Friday, February 12, 2010

Hands

from the ashes
When I was a child I would bite my nails. One day when I was about ten years old, my dad looked down at my hands and said to me, “Your hands are too pretty to be doing that to them.” From that moment on I never bit my nails again. I didn’t want to disappoint my dad, but mostly I wanted to see what he saw, pretty hands. My sister had long beautiful nails and I wanted my hands to be as pretty as hers. All it took for me was a commitment to finally notice my hands, which I had never really done before the day my dad made that comment.

My nails did grow over time and I began to appreciate that feminine look that longer nails could offer, but my nails weren’t as pretty as my sister’s. I don’t know why, but they always seemed to break in odd ways or look ragged. I just couldn’t seem to keep them the way my sister kept hers. I also had eczema, a terrible skin rash that seemed to deform my fingers with its burning red crusty rash that got between each finger. My hands always hurt from this. And, although my parents tried to ease the pain of it, there was never a cure for it, so it became my childhood shame. I would sit on my hands a lot to prevent people from seeing the swollen red painful hands that embarrassed me constantly. When someone would see my hands, they would often ask, “What’s wrong with your hands?” As a shy child who only wanted acceptance from everyone, this was devastating for me, so I hid my hands.

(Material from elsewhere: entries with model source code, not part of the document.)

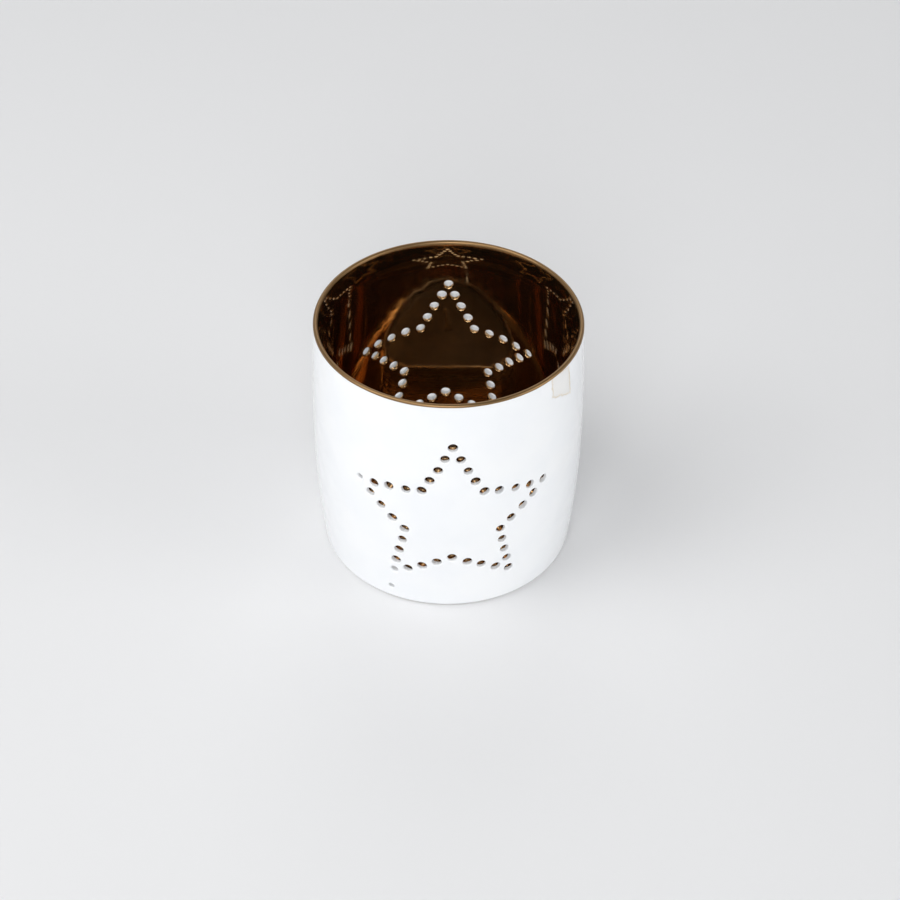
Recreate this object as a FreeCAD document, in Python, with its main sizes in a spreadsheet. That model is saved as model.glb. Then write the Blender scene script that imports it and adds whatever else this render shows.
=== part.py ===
import FreeCAD
import Part
import Sketcher

import math
import os
import re

# A perforated porcelain tealight holder: a barrel-shaped cup on a foot ring, gilt inside and
# over its thin lip, with a star of round holes punched through the front and another through the
# back, and the tealight that stands loose on its floor.
#
# Millimetres. +Z is up, the origin is on the cup's axis at the plane it stands on, and the
# middle of the front star faces -Y.

DIMENSIONS = {
    # porcelain cup: outside
    "body_height": 79.0,
    "belly_radius": 40.0,
    "belly_height": 41.6,
    "upper_arc_radius": 783.0,
    "lower_arc_radius": 313.0,
    "base_corner_radius": 1.6,
    # porcelain cup: wall, its flare to a thin lip, floor and foot ring
    "wall_thickness": 2.7,
    "lip_radius": 0.6,
    "flare_radius": 25.0,
    "floor_level": 3.4,
    "floor_corner_radius": 4.0,
    "foot_inner_radius": 33.2,
    "recess_radius": 32.2,
    "recess_depth": 1.0,
    # gilt layer
    "gilt_thickness": 0.1,
    "gilt_edge_rise": 0.1,
    # holes
    "hole_radius": 1.4,
    "stray_hole_radius": 0.9,
    "punch_overrun": 2.0,
    # star outline, wrapped on the belly: half widths are arc lengths, heights are above the base
    "tip_height": 63.9,
    "shoulder_half_width": 8.9,
    "shoulder_height": 47.2,
    "arm_half_width": 29.0,
    "arm_height": 44.4,
    "waist_half_width": 14.3,
    "waist_height": 31.2,
    "foot_half_width": 18.1,
    "foot_height": 13.1,
    "crotch_height": 21.6,
    # how the two hand-punched stars stray from that outline, in degrees but for the lean
    "front_turn": 0.0,
    "front_lean": 0.06,
    "back_turn": 1.0,
    "back_lean": 0.0,
    "back_bearing": 178.5,
    "stray_offset": 19.6,
    "stray_height": 5.2,
    # tealight can: thin aluminium with a rolled rim
    "can_radius": 18.5,
    "can_height": 15.6,
    "can_sheet": 0.2,
    "can_corner_radius": 1.2,
    "can_curl_radius": 0.5,
    "can_curl_end": 100.0,
    # wax, wick and wick sustainer
    "wax_height": 12.8,
    "wax_meniscus": 0.9,
    "wick_radius": 0.75,
    "wick_stand": 8.0,
    "wick_bend_radius": 14.0,
    "wick_bend_angle": 24.0,
    "sustainer_radius": 6.5,
    "sustainer_sheet": 0.3,
    "sustainer_neck_radius": 1.15,
    "sustainer_neck_height": 3.2,
    "sustainer_bend_radius": 0.5,
}

HOLES_PER_EDGE = 4
START, END, CENTRE = 1, 2, 3
ORIGIN, VERTICAL_AXIS = (-1, 1), -2

doc = FreeCAD.newDocument("tealight_holder")


# ---------------------------------------------------------------- dimensions


def make_sheet():
    """The spreadsheet of driving dimensions, one aliased cell each."""
    cells = doc.addObject("Spreadsheet::Sheet", "dims")
    for row, (alias, value) in enumerate(DIMENSIONS.items(), start=1):
        cells.set(f"A{row}", alias)
        cells.set(f"B{row}", str(value))
        cells.setAlias(f"B{row}", alias)
    doc.recompute()
    return cells


sheet = make_sheet()


def dim(alias):
    """A driving dimension's value, read from the sheet."""
    return float(sheet.get(alias))


def bound(words):
    """The expression for words such as 'body_height - wall_thickness', its names tied to the sheet."""
    return re.sub(r"[a-z]+(_[a-z]+)+", r"dims.\g<0>", words)


def worth(words):
    """The number that words such as 'body_height - wall_thickness' come to."""
    return float(sheet.evalExpression(bound(words)))


# ---------------------------------------------------------------- sketches and bodies


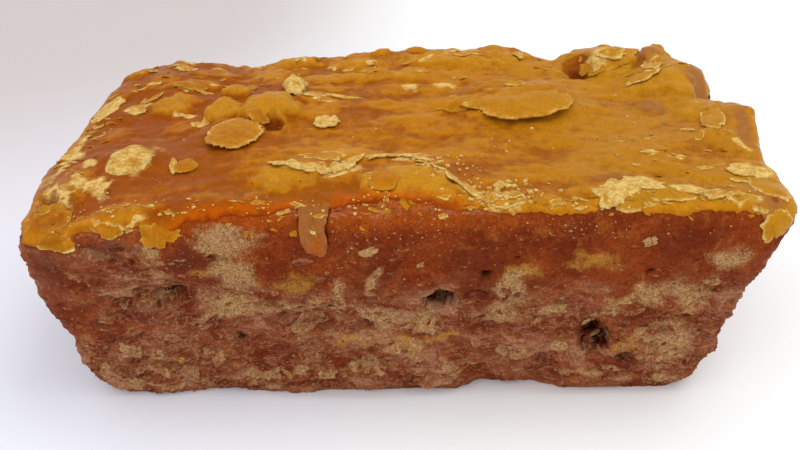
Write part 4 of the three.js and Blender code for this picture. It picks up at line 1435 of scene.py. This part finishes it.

As a young woman in my early twenties, my eczema became so bad that I would have to sometimes wrap my hands in bandages before going to the grocery store because I didn’t want anyone to comment on my ugly hands. I looked like I had third degree burns at times. This was the most painful time I had ever had with my hands. Finally a doctor gave me a strong cortisone cream and this finally cleared up my terrible rash, but the scars of self doubt and not liking my hands remained for many many years. I continued to hide my hands for a very long time ashamed of the physical scars the rash had left behind.

Occasionally I would see my hands in pictures of me and think what lovely hands I had. My fingers are small, slender, and delicate. Rings have always looked good on my delicate hands. After realizing this, sometime in my thirties, I began to paint my nails and pamper my hands more. I was finding an appreciation for hands that had once brought me so much pain and shame. I could finally shake someone’s hand and feel good about it. You never think about things like that when you have had nice hands all your life, but a terrible skin rash makes you painfully aware of every touch; every physical encounter. I was now beginning to feel the freedom of my hands and how wonderful it felt to not hide them, but to actually celebrate them.

Just a few years ago I noticed my hands had begun to change. The small joint on my pinky finger on my left hand was beginning to swell and ache. I did some research and found out that strong cortisone treatments could be causing this reaction. So, although the cortisone in my twenties had taken away a lot of my painful rash, it was now possibly causing a different kind of pain, a deterioration of my joint. I can’t be certain it was the cortisone, but I’m sure it did have something to do with it.

I was disappointed to see my beautiful little finger looking misshapen from the swollen joint. But, more than that the pain was very uncomfortable at times, especially while cooking and doing the dishes. After about a year the pain began to go away, but my joint remained large. My little finger now had a permanent bump on it. And now my other pinky on my right hand is doing the same thing making anything I do with my hands painful at times. I’ve also noticed sun spots showing up on my right hand. My smooth skin is now becoming blotchy with spots. And, my veins are protruding more. My hands are showing age. They don’t look as delicate. They are looking like the hands of a woman who has touched a lot of life.

It’s not easy to watch my hands change. It took me years to even want to look at my hands and then when I finally did appreciate them I learned to love their smooth skin with long graceful nails. Now I look at them and wonder whose hands I am seeing, their appearance is changing so much.

This may sound trivial to most people, but to a woman who has been ashamed of her hands for a good portion of her life and then finally found beauty in them, this is an important realization; that my hands are changing and I am finding a new way of looking at them.

In my desire to always see beauty in everything, then I will see beauty in my hands no matter how old they get or how much they hurt because these hands have touched a lot of living. These are the hands that have touched my newborns the moment they took their first breaths. They have held a sick friend’s scared hand as she lay dying from cancer. They have offered comfort to crying children and baked them cookies to soothe their pains. They have felt the last breath taken as my little dog left us and held our new puppy two weeks later as she kissed and kissed my hands. They have baked cakes for weddings and birthdays. They have stroked my husband’s hair as he has fallen asleep after a long and stressful day. These hands have decorated celebration tables for many special occasions. They have hugged, soothed, wiped, cleaned, offered hope, typed my thoughts, made me tea, planted flowers, touched the sky, felt the ocean.....

These hands have known beauty, because they have touched life. My hands are beautiful hands.